A comparative study on the laser removal of Cs+ ion from type 304 stainless steel
원휘준,Byambatseren Baigalmaa,Jei-Kwon Moon,Chong-Hun Jung,Kune-Woo Lee 한국화학공학회 2010 Korean Journal of Chemical Engineering Vol.27 No.6
A Q-switched Nd:YAG laser with a 1,064 nm and 450 mJ/pulse was employed to study the cleaning characteristics of Type 304 stainless steel specimens artificially contaminated with Cs+ ions. Before laser irradiation, the specimens were treated with KCl and KNO3, respectively.

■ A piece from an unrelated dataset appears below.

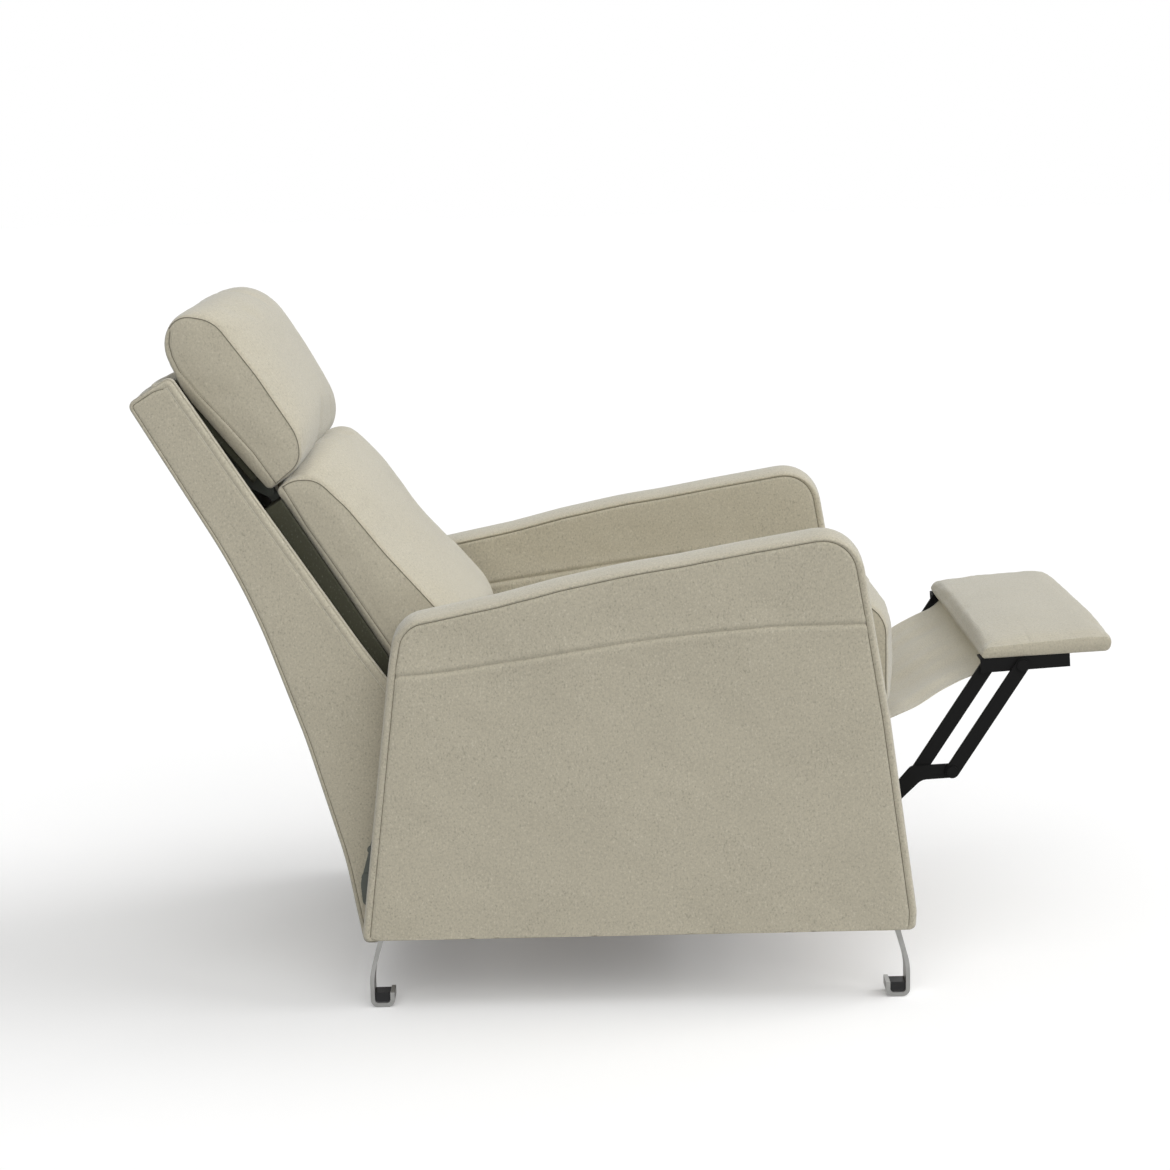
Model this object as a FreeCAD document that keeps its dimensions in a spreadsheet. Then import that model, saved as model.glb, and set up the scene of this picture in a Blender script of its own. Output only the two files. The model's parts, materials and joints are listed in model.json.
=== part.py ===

The relative atomic molar percent of Cs+ ion on a metal surface was analyzed by EPMA. Before and after the laser irradiation, the morphology of the metal surfaces was investigated by SEM. The optimum laser fluence determined in the experimental range was 57.3 J/cm2. For all the test specimens,more than 95% of the Cs+ ions were removed by the application of 40 laser shots at 57.3 J/cm2. Cs+ ion removal efficiency was improved by the addition of nitrate ions to the contaminated metal surface. Surface temperature during the laser irradiation was calculated using Hertz-Knudsen equation to investigate the surface characteristics. A portion of particulates generated during the laser irradiation was found to accumulate around a crater of the specimen treated with the KCl solution. It was concluded that the ablated Cs+ ions formed an oxide after thermal activation on the surface and deposited on a metal surface for the KCl system. The higher Cs+ ion removal efficiency of the KNO3 system was attributed to the decomposition of the nitrate ions at a relatively low temperature and the easy reaction of the Cs+ ions with the oxygen generated from the decomposition of nitrate ions.